Users often make spelling mistakes in their search queries. A viable search solution must be able to provide the suggestion even though there are spelling mistakes in the query. The Suggest API provides two such spell check APIs, -- term suggest and phrase suggest. The term suggest API is designed to correct the spelling of the mistyped word. In its turn, the phrase suggest API is an advanced version of the term suggest API that accounts for multiple terms. Let us go over the term suggest API and its functionality in more detail.

Test Documents

To illustrate how the terms suggester works, we have to index some sample documents.  Below are five documents for indexin

curl -XPOST 'localhost:9200/term-suggest/test/1' -d '{"name": "bald"}' -H "Content-Type: application/json"
curl -XPOST 'localhost:9200/term-suggest/test/2' -d '{"name": "bold"}' -H "Content-Type: application/json"
curl -XPOST 'localhost:9200/term-suggest/test/3' -d '{"name": "blend"}' -H "Content-Type: application/json"
curl -XPOST 'localhost:9200/term-suggest/test/4' -d '{"name": "bend"}' -H "Content-Type: application/json"
curl -XPOST 'localhost:9200/term-suggest/test/5' -d '{"name": "blood"}' -H "Content-Type: application/json"

Case 1 - Simple Use Case

Now that the index has the necessary documents in it, let's pass the suggest query to demonstrate how the misspelled words are queried, and how the corrections are shown. Pass the below suggest query to the index:

curl -XPOST 'localhost:9200/term-suggest/_search?pretty' 
-H "Content-Type: application/json"  -d '{
 "suggest": 
   { "my-suggestion": { "text": "bleed", 
      "term": { "field":"name"}
  }
 }
}'

Note: _suggest endpoint was deprecated in favour of making use of suggest via _searchendpoint. In 5.0 Elasticsearch version, the _search endpoint has been optimized for suggest-only search requests. 

The above query is a basic example of the term suggest API. In the above query, we can see that the "suggest" key accepts a query object with an arbitrary identifier named "my-suggestion" . In its turn, the "text" field expects a search keyword (note that we use a misspelled word "bleed" that does not exist in your index). We are checking the spelling suggestions against the field "name" of the documents indexed, which is mentioned under the "term" object. The results of the above query are given below:

{
  "took" : 93,
  "timed_out" : false,
  "_shards" : {
    "total" : 4,
    "successful" : 4,
    "skipped" : 0,
    "failed" : 0
  },
  "hits" : {
    "total" : 0,
    "max_score" : 0.0,
    "hits" : [ ]
  },
  "suggest" : {
    "my-suggestion" : [
      {
        "text" : "bleed",
        "offset" : 0,
        "length" : 5,
        "options" : [
          {
            "text" : "blend",
            "score" : 0.8,
            "freq" : 1
          },
          {
            "text" : "blood",
            "score" : 0.6,
            "freq" : 1
          },
          {
            "text" : "bend",
            "score" : 0.5,
            "freq" : 1
          }
        ]
      }
    ]
  }
}

In the above response, we can see that spelling suggestions are listed under the array "options" inside the "my-suggestion" object. Here the closest match for the given search term ("bleed") is found to be "blend" scoring 0.8 from the total 1 (full match). Other terms in the array have lower scores, which indicates they are not the closest matches.

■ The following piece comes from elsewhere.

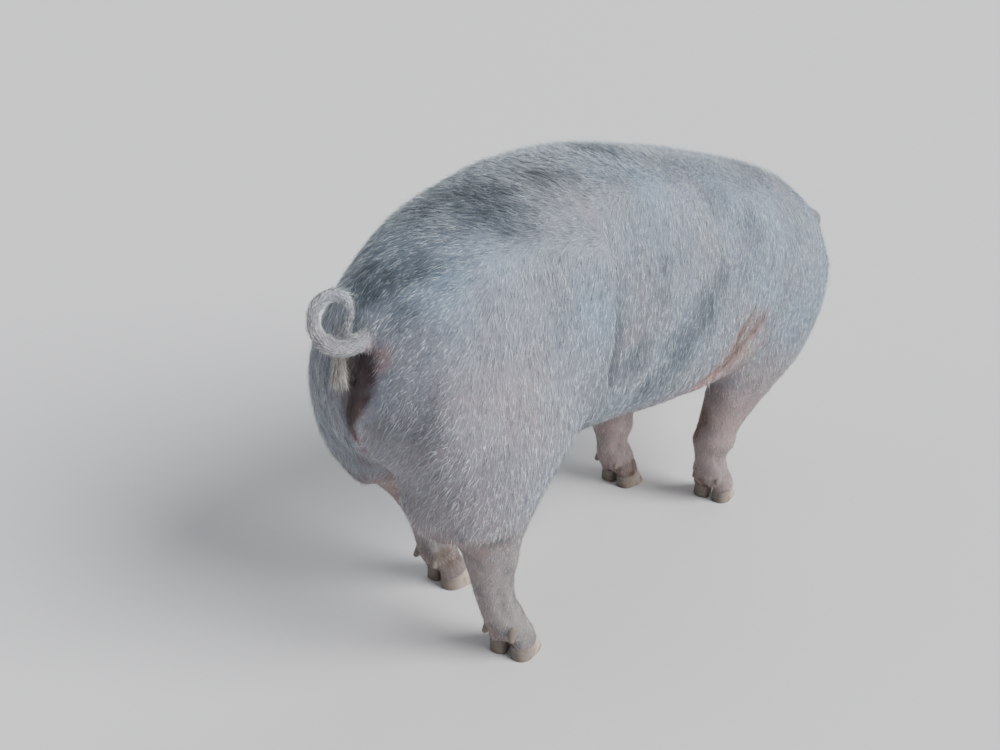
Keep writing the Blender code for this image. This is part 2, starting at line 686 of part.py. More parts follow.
def claw(name, foot, toe):
    """One horn claw: flat-soled, pointed in front, upright on its inner side, its top on the coronet."""
    place = foot_frame(foot)
    splay = Matrix.Rotation(toe * CLAW_SPLAY, 4, "Z")
    rings = []
    for share in (0.0, 0.1, 0.5, 1.0):
        ring = []
        reach = CLAW_LENGTH * (0.69 - 0.37 * share)
        heel = CLAW_LENGTH * (0.31 + 0.04 * share)
        half = CLAW_WIDTH * 0.5 * (1.06 - 0.04 * share) * (0.95 if share == 0.0 else 1.0)
        for i in range(18):
            angle = 2 * math.pi * i / 18
            ahead = math.sin(angle)
            y = -reach * ahead if ahead > 0 else -heel * ahead
            x = half * power(math.cos(angle), 0.8) * (1 - 0.10 * max(ahead, 0))
            x = max(toe * x, -0.80 * half) * toe
            point = splay @ Vector((toe * CLAW_SPREAD + x, y, 0))
            point.z = share * (CORONET_HEIGHT - point.y * math.tan(CORONET_SLOPE))
            ring.append(place @ point)
        rings.append(ring)
    return closed_tube(name, rings)


def dewclaw(foot, toe):
    """A small blunt cone of horn behind the pastern, pointing down and back, its root sunk in."""
    bm = bmesh.new()
    bmesh.ops.create_cone(bm, cap_ends=True, segments=12, radius1=0.0120, radius2=0.0060,
                          depth=DEWCLAW_LENGTH)
    lean = Matrix.Rotation(math.radians(-154), 4, "X")
    splay = Matrix.Rotation(toe * math.radians(-14), 4, "Y")
    place = foot_frame(foot) @ Matrix.Translation((toe * DEWCLAW_SPREAD, 0.053, 0.086)) @ splay @ lean
    bmesh.ops.transform(bm, matrix=place, verts=bm.verts)
    return new_object("dewclaw", bm)


def teats(torso):
    """Seven pairs of small teats along the belly, each root sunk in."""
    tree = BVHTree.FromObject(torso, bpy.context.evaluated_depsgraph_get())
    made = []
    for k in range(7):
        y = 0.235 - 0.069 * k
        for side in (-1, 1):
            place, _, _, _ = tree.ray_cast(Vector((side * (0.088 - 0.004 * abs(k - 3)), y, 0.0)), Vector((0, 0, 1)))
            if place is None:
                continue
            bm = bmesh.new()
            bmesh.ops.create_cone(bm, cap_ends=True, segments=10, radius1=0.0050, radius2=0.0085, depth=0.024)
            bmesh.ops.transform(bm, matrix=Matrix.Translation(place + Vector((0, 0, -0.001))), verts=bm.verts)
            made.append(new_object("teat", bm))
    return made


def material(name, colour, roughness):
    made = bpy.data.materials.new(name)
    made.use_nodes = True
    shader = made.node_tree.nodes["Principled BSDF"]
    shader.inputs["Base Color"].default_value = (*colour, 1.0)
    shader.inputs["Roughness"].default_value = roughness
    shader.inputs["Metallic"].default_value = 0.0
    return made


def dress(nodes):
    skin = material("skin", (0.42, 0.32, 0.30), 0.62)
    leg = material("leg_skin", (0.46, 0.33, 0.30), 0.65)
    snout = material("snout_skin", (0.50, 0.32, 0.31), 0.5)
    horn = material("horn", (0.44, 0.38, 0.30), 0.5)
    eye = material("eye_dark", (0.03, 0.018, 0.012), 0.08)
    for name, obj in nodes.items():
        if name.startswith("eye"):
            chosen = eye
        elif name.startswith("claw"):
            chosen = horn
        elif name.startswith("snout"):
            chosen = snout
        elif "leg" in name:
            chosen = leg
        else:
            chosen = skin
        obj.data.materials.clear()
        obj.data.materials.append(chosen)
        for polygon in obj.data.polygons:
            polygon.material_index = 0


def finish(nodes):
    """Every node moved so the model stands over the origin, and held by one empty."""
    root = bpy.data.objects.new("pig_root", None)
    bpy.context.scene.collection.objects.link(root)
    for obj in nodes.values():
        obj.data.transform(Matrix.Translation(-BOX_MIDDLE))
        obj.parent = root


def build():
    clear_scene()
    flesh = whole_flesh()
    for cutters in flesh_cuts():
        combine(flesh, cutters, "DIFFERENCE")
    nodes = parted_nodes(flesh)
    centres = eye_centres(nodes["head"])
    lids = []
    sockets = []
    for suffix, (centre, normal) in centres.items():
        sockets.append(ellipsoid("socket", centre, (EYE_RADIUS + GAP,) * 3, segments=16))
        lids.append(lid("lid", centre, normal, True))
        lids.append(lid("lid", centre, normal, False))
        nodes["eye_" + suffix] = ellipsoid("eye_" + suffix, centre, (EYE_RADIUS,) * 3, segments=16)
    for piece in lids:
        combine(nodes["head"], [piece], "UNION")
    seats = [ear("seat", side, 1.5 * GAP) for side in (-1, 1)]
    combine(nodes["head"], sockets, "DIFFERENCE")
    combine(nodes["head"], seats, "DIFFERENCE")
    nodes["ear_R"] = ear("ear_R", -1)
    nodes["ear_L"] = ear("ear_L", 1)
    nodes["snout_disc"] = snout_disc()
    tail, points = tail_nodes()
    for piece in tuft(points):
        combine(tail["tail_tip"], [piece], "UNION")
    nodes.update(tail)
    seat_rings, _ = tail_rings(GAP)
    seat = closed_tube("tail_seat", seat_rings[: TAIL_BREAKS[1] - 4])
    combine(nodes["torso"], [seat], "DIFFERENCE")
    for piece in teats(nodes["torso"]):
        combine(nodes["torso"], [piece], "UNION")
    for foot in FEET:
        for suffix, toe in (("a", -1), ("b", 1)):
            nodes["claw_" + foot + "_" + suffix] = claw("claw_" + foot + "_" + suffix, foot, toe)
            combine(nodes[foot[:4] + "_leg_lower_" + foot[-1]], [dewclaw(foot, toe)], "UNION")
    dress(nodes)
    finish(nodes)


build()
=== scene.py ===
"""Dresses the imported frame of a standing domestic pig: one skin with its folds, lips and lids, a coat
of short pale bristles that follow the lie of the hair, wet dark eyes and worn horn claws.

The nose points along -Y, the back along +Z and the pig's left side along +X. Metres throughout.
"""

import json
import math
from contextlib import contextmanager

import bmesh
import bpy
import numpy as np
from mathutils import Matrix, Vector
from mathutils.bvhtree import BVHTree

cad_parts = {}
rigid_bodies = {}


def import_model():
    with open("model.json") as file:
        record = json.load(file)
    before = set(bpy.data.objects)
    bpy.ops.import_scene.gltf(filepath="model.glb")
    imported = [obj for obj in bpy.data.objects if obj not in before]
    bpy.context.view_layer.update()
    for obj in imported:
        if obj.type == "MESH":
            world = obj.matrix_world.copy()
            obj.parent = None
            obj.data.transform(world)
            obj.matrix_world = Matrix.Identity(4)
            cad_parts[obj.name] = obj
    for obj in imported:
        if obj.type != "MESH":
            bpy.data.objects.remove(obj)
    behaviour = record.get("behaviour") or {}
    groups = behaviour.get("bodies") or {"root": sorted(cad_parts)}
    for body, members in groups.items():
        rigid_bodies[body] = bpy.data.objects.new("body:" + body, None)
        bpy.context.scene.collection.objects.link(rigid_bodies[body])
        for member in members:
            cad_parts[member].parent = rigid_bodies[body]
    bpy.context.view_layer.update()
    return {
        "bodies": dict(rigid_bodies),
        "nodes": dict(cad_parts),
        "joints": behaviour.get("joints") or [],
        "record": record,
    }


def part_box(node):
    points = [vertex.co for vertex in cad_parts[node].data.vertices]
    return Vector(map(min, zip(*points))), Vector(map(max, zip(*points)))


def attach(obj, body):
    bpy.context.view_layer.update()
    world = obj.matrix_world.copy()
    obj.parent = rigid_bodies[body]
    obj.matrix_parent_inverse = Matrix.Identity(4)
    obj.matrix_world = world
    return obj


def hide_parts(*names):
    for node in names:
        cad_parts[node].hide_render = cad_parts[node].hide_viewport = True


# The head's own axes, the eyes, the ears and the tail, as in the solids
HEAD_ORIGIN = Vector((0.0298, -0.6204, 0.537))
HEAD_PITCH = math.radians(35)
HEAD_YAW = math.radians(26)
EYE_RADIUS = 0.012
EYE_HALF_WIDTH = 0.0112
UPPER_LID = 0.0066
LOWER_LID = 0.0052
MOUTH_LINE = ((0.190, -0.084), (0.240, -0.065), (0.300, -0.057), (0.352, -0.052))
NOSTRIL_PLACE = (0.023, 0.385, 0.004)
SNOUT_EDGE = 0.366
EAR_LINE = ((0.085, 0.080, 0.098), (0.150, 0.170, 0.115), (0.160, 0.250, 0.090))
TAIL_ROOT = Vector((-0.0262, 0.8466, 0.680))
TAIL_LEFT = Vector((0.7912, 0.6115, 0.0))
TAIL_BACK = Vector((-0.6115, 0.7912, 0.0))
TAIL = (
    (-0.014, 0.006, -0.034, 0.0190),
    (0.000, 0.003, 0.000, 0.0164),
    (0.012, -0.002, 0.033, 0.0144),
    (0.032, -0.001, 0.052, 0.0136),
    (0.056, 0.009, 0.056, 0.0133),
    (0.073, 0.031, 0.050, 0.0131),
    (0.072, 0.060, 0.042, 0.0128),
    (0.051, 0.078, 0.034, 0.0121),
    (0.029, 0.071, 0.027, 0.0109),
    (0.023, 0.048, 0.021, 0.0096),
    (0.029, 0.020, 0.018, 0.0086),
    (0.037, -0.008, 0.018, 0.0079),
    (0.041, -0.034, 0.019, 0.0072),
    (0.042, -0.052, 0.020, 0.0054),
)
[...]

Case 2 - Multi-Term Suggest Request

Another useful feature is the multi-term suggest request. Here we can pack several term suggest requests in the same suggest query. See how it works in the example below:

curl -XPOST 'localhost:9200/term-suggest/_search?pretty' 
 -H "Content-Type: application/json"  -d '{
 "suggest": 
     { "my-suggestion":
          { "text": "bleed", "term": { "field":"name"}}, 
       "my-suggestion-2": 
         { "text": "blod", "term": { "field":"name"}}
 }
}'

In the above example, we made use of the spell checks against only one field ("name"). We can do the same for multiple fields too by simply replacing the "field" value with another one.

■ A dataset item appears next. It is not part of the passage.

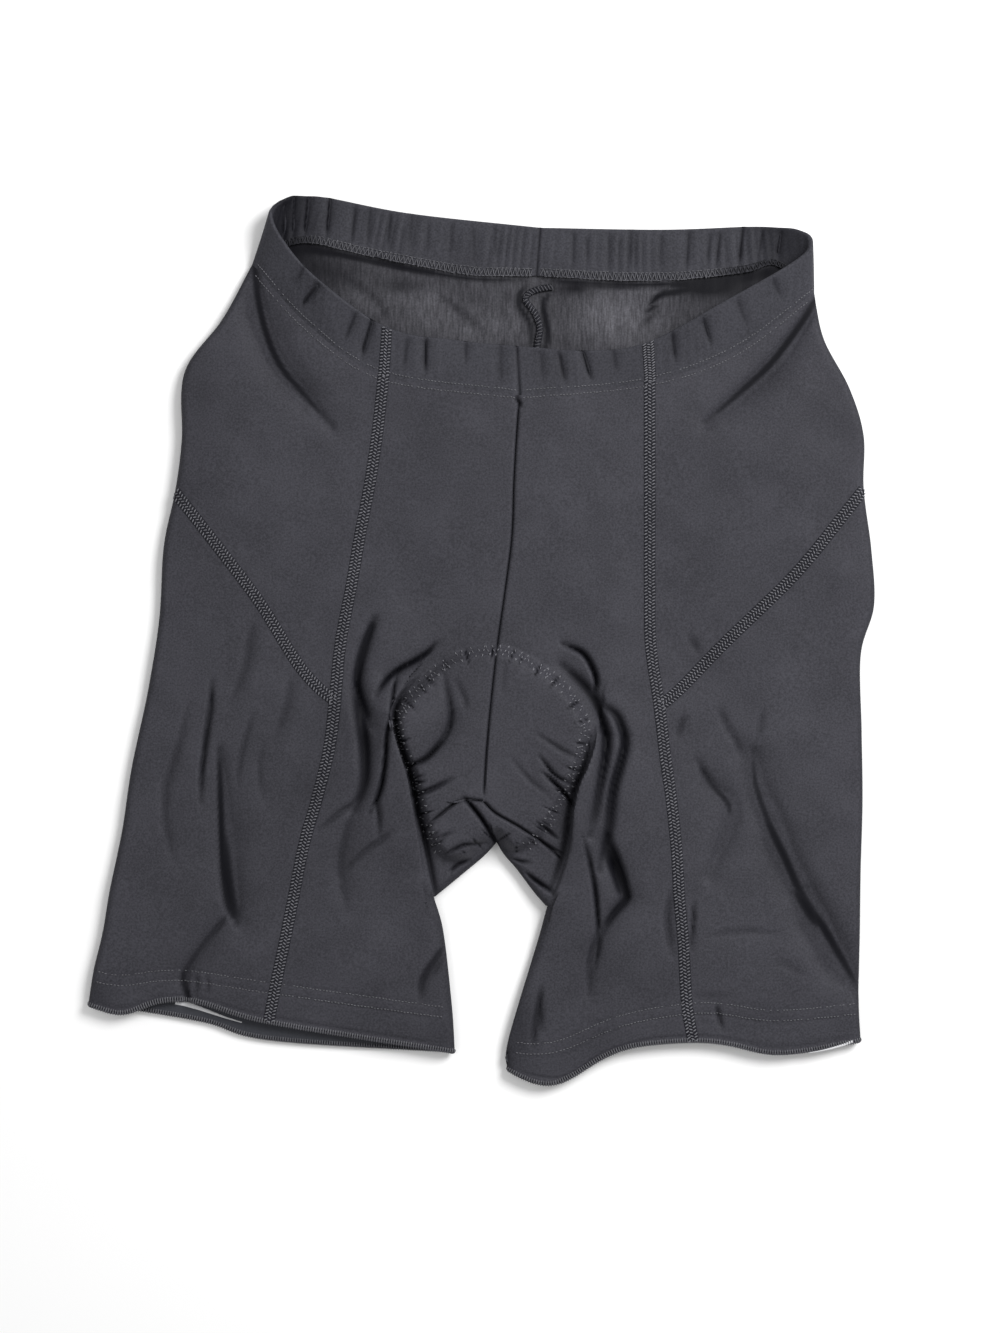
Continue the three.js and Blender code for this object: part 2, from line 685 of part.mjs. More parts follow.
function rimRing(half) {
  const stops = half.rim.map((stop) => [stop.x, stop.y, stop.z]);
  const points = [];
  const steps = 24;
  for (let i = 0; i <= steps * (stops.length - 1); i += 1) {
    const [x, y, z] = along(stops, i / steps);
    points.push([x, y, Math.max(0, z)]);
  }
  return points;
}

function sample(points, from, to, count) {
  const lengths = [0];
  for (let i = from + 1; i <= to; i += 1) {
    const step = Math.hypot(...points[i].map((v, k) => v - points[i - 1][k]));
    lengths.push(lengths[lengths.length - 1] + step);
  }
  const total = lengths[lengths.length - 1];
  const result = [];
  let i = 0;
  for (let n = 0; n <= count; n += 1) {
    const target = (total * n) / count;
    while (i + 2 < lengths.length && lengths[i + 1] < target) {
      i += 1;
    }
    const f = (target - lengths[i]) / (lengths[i + 1] - lengths[i]);
    result.push(mix(points[from + i], points[from + i + 1], Math.max(0, Math.min(1, f))));
  }
  return result;
}

const BAND_COLUMNS = 3 * GATHERS_PER_HALF;
const BAND_ROWS = 3;
const BAND_SHARE = 0.975;

function bandHalf(half) {
  const front = Math.round(BAND_COLUMNS * 0.53);
  const seam = seamRing(half);
  const rim = rimRing(half);
  const rimSide = 24 * half.rim.findIndex((stop) => stop.around === 3);
  const low = sample(seam, 0, 160, front).concat(sample(seam, 160, 320, BAND_COLUMNS - front).slice(1));
  const high = sample(rim, 0, rimSide, front)
    .concat(sample(rim, rimSide, rim.length - 1, BAND_COLUMNS - front).slice(1));
  return low.map((p, k) => ({ low: p, high: high[k] }));
}

function bandSurface() {
  const right = bandHalf(HALVES.right);
  const left = bandHalf(HALVES.left).reverse();
  const ring = right.concat(left.slice(1));
  const rows = [...Array(BAND_ROWS + 1).keys()];
  return weld([gridPatch(rows, ring.length, (row, j) => mix(ring[j].high, ring[j].low, (BAND_SHARE * row) / BAND_ROWS), false)]);
}

// Gathers of the band: a ridge, its slope and a hollow in turn
function gatherLift(k) {
  const aroundCount = 2 * BAND_COLUMNS;
  const place = k % aroundCount;
  const row = Math.floor(k / aroundCount);
  const gather = Math.floor(place / 3);
  const uneven = 0.7 + 0.3 * Math.sin(gather * 2.4);
  return GATHER_DEPTH * uneven * [1, 0.2, -0.1][place % 3] * [0.5, 1, 0.8, 0.3][row];
}

function paddedSeat() {
  const rings = [1, 0.92, 0.7, 0.35];
  const outline = curve(PAD_OUTLINE.concat([PAD_OUTLINE[0]]), 30).slice(0, 30);
  const centre = [6, -55];
  const points = [];
  const faces = [];
  const floor = PANEL_THICKNESS + SEAM_GAP;
  const margin = 0.9;
  const bulge = [0.5, 0.85, 1, 1];
  for (const side of [1, -1]) {
    rings.forEach((ring, r) => {
      for (const edge of outline) {
        const [x, y] = mix(centre, edge, ring * margin);
        const roof = topHeight(x, y) * 0.96 - PANEL_THICKNESS - 2;
        const middle = floor + 0.5 * (roof - floor);
        const reach = 2 * bulge[r] - 1;
        points.push([x, y, middle + (side > 0 ? roof - middle : floor - middle) * reach]);
      }
    });
    const roof = topHeight(...centre) * 0.96 - PANEL_THICKNESS - 2;
    points.push([...centre, side > 0 ? roof : floor]);
  }
  const n = outline.length;
  const layer = n * rings.length + 1;
  for (const side of [0, 1]) {
    const base = side * layer;
    const add = (a, b, c) => faces.push(side ? [a, c, b] : [a, b, c]);
    for (let r = 0; r + 1 < rings.length; r += 1) {
      for (let k = 0; k < n; k += 1) {
        const a = base + r * n + k;
        const b = base + r * n + ((k + 1) % n);
        add(a, a + n, b + n);
        add(a, b + n, b);
      }
    }
    for (let k = 0; k < n; k += 1) {
      const a = base + (rings.length - 1) * n + k;
      const b = base + (rings.length - 1) * n + ((k + 1) % n);
      add(a, base + layer - 1, b);
    }
  }
  const surface = weld([{ points, faces }]);
  const geometry = new THREE.BufferGeometry();
  geometry.setAttribute('position', new THREE.Float32BufferAttribute(surface.points.flat(), 3));
  geometry.setIndex(surface.faces.flat());
  return geometry;
}

const group = new THREE.Group();
group.name = 'cycling_shorts';

function addPiece(name, geometry, colour, roughness) {
  const material = new THREE.MeshStandardMaterial({ color: colour, roughness, metalness: 0 });
  material.name = `${name}_cloth`;
  const mesh = new THREE.Mesh(geometry, material);
  mesh.name = name;
  group.add(mesh);
}

const shell = {};
const normals = new Map();
for (const [side, half] of Object.entries(HALVES)) {
  const flip = side === 'left';
  shell[`front_${side}`] = frontSurface(half, flip);
  shell[`hip_${side}`] = hipSurface(half, flip);
  shell[`thigh_${side}`] = thighSurface(half, flip);
  shell[`back_${side}`] = backSurface(half, flip);
}
for (const surface of Object.values(shell)) {
  addNormals(surface, normals);
}
for (const [name, surface] of Object.entries(shell)) {
  addPiece(name, wall(surface, normals, { depth: 0, thickness: PANEL_THICKNESS }), CHARCOAL, 0.82);
}

for (const [side, half] of Object.entries(HALVES)) {
  const ring = gripperSurface(half, side === 'left');
  const size = { depth: PANEL_THICKNESS + SEAM_GAP, thickness: FACING_THICKNESS };
  addPiece(`gripper_${side}`, wall(ring, normals, size), GRIPPER_COLOUR, 0.6);
}

const band = bandSurface();
const bandNormals = new Map();
addNormals(band, bandNormals);
const bandSize = { depth: 0, thickness: BAND_THICKNESS, relief: gatherLift };
addPiece('waistband', wall(band, bandNormals, bandSize), BAND_COLOUR, 0.85);

addPiece('seat_pad', paddedSeat(), PAD_COLOUR, 0.9);

// The origin is the middle of the outline, at the surface that the shorts lie on
const box = new THREE.Box3().setFromObject(group);
const middle = box.getCenter(new THREE.Vector3());
for (const mesh of group.children) {
  mesh.geometry.translate(-middle.x, -middle.y, -box.min.z);
}

export default group;
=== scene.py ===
"""Padded cycling shorts, laid flat with the front up. Lengths are in millimetres until a mesh is made.

Right and left are the wearer's, so the right half lies at -X.
"""

import math

import bpy
import numpy as np
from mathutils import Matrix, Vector


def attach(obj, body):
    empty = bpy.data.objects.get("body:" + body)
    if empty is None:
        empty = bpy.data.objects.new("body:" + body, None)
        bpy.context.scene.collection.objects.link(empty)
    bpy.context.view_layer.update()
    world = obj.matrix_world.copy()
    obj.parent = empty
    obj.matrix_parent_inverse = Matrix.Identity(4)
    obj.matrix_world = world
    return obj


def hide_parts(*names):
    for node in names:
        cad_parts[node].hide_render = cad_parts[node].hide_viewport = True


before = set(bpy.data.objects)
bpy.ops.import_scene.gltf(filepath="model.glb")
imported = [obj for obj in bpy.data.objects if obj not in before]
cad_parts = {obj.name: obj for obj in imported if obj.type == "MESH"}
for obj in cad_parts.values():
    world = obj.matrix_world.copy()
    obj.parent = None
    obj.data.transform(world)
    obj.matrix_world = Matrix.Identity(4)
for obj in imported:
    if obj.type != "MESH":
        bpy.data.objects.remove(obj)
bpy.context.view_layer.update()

# The middle of the outline, which is the origin of the frame
MIDDLE = (0.394, 0.221)

# Thickness of the shell cloth, of the doubled band and of the gripper, and the gap between layers
PANEL_THICKNESS = 1.1
BAND_THICKNESS = 2.6
FACING_THICKNESS = 0.9
LAYER_GAP = 0.3

# Height of the upper layer over the table, and how far from a fold the cloth is still rounded
FLAT_HEIGHT = 6.6
LEAST_HEIGHT = 4.2
SIDE_REACH = 4.2
INNER_REACH = 5.5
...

The above request returned the following response:

{
  "took" : 232,
  "timed_out" : false,
  "_shards" : {
    "total" : 4,
    "successful" : 4,
    "skipped" : 0,
    "failed" : 0
  },
  "hits" : {
    "total" : 0,
    "max_score" : 0.0,
    "hits" : [ ]
  },
  "suggest" : {
    "my-suggestion" : [
      {
        "text" : "bleed",
        "offset" : 0,
        "length" : 5,
        "options" : [
          {
            "text" : "blend",
            "score" : 0.8,
            "freq" : 1
          }
          ...............
        ]
      }
    ],
    "my-suggestion-2" : [
      {
        "text" : "blod",
        "offset" : 0,
        "length" : 4,
        "options" : [
          {
            "text" : "blood",
            "score" : 0.75,
            "freq" : 1
          },
          {
            "text" : "bold",
            "score" : 0.75,
            "freq" : 1
          },
          ................
        ]
      }
    ]
  }
}

As you see, the query results are now stacked under two separate arrays, the "my-suggestion" and "my-suggestion-2".  

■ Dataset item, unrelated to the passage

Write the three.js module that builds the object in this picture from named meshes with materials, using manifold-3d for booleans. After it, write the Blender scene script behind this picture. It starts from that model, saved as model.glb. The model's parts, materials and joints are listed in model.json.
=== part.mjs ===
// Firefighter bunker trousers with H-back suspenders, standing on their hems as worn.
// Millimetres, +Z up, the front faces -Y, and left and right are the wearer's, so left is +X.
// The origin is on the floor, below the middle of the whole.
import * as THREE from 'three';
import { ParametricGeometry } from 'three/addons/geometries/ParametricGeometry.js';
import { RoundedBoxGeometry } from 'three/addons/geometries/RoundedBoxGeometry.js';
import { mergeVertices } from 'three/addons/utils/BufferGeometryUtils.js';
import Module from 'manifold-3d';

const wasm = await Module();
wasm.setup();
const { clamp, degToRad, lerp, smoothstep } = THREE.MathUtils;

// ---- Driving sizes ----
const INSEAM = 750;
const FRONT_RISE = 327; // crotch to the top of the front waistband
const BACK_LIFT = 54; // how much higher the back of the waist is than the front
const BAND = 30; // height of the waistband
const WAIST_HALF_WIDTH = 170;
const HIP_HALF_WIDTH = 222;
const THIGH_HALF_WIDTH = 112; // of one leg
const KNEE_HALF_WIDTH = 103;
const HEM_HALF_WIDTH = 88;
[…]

Case 3 - Global Suggest Text

To avoid repetition of the suggest text, we can define a global text. In the example below, the suggest text is defined globally and it applies to both suggest queries we've specified. This functionality is useful when you send a suggest query against two different fields inside your index. Assuming we had another field "substance" in our index, we could create the following suggest query using a global text. 

curl -XPOST 'localhost:9200/term-suggest/_search?pretty' 
 -H "Content-Type: application/json"  -d '{
   "suggest": 
      { "text": "blod", 
       "my-suggestion": 
          { "term": { "field":"name"}}, 
       "my-suggestion-2": 
          { "term": { "field":"substance"}}
 }
}'

In the above request, we can see that the global suggest text "blod" is defined for the suggest query and two sub-queries use this text against two fields in the index. This way we can define a global text once and automatically reuse it for many fields.

Conclusion

In this tutuorial, we explored the suggest API feature: term suggestion. We also went over various use cases  involving how to pass multiple suggestions and use global text for searching against multiple fields.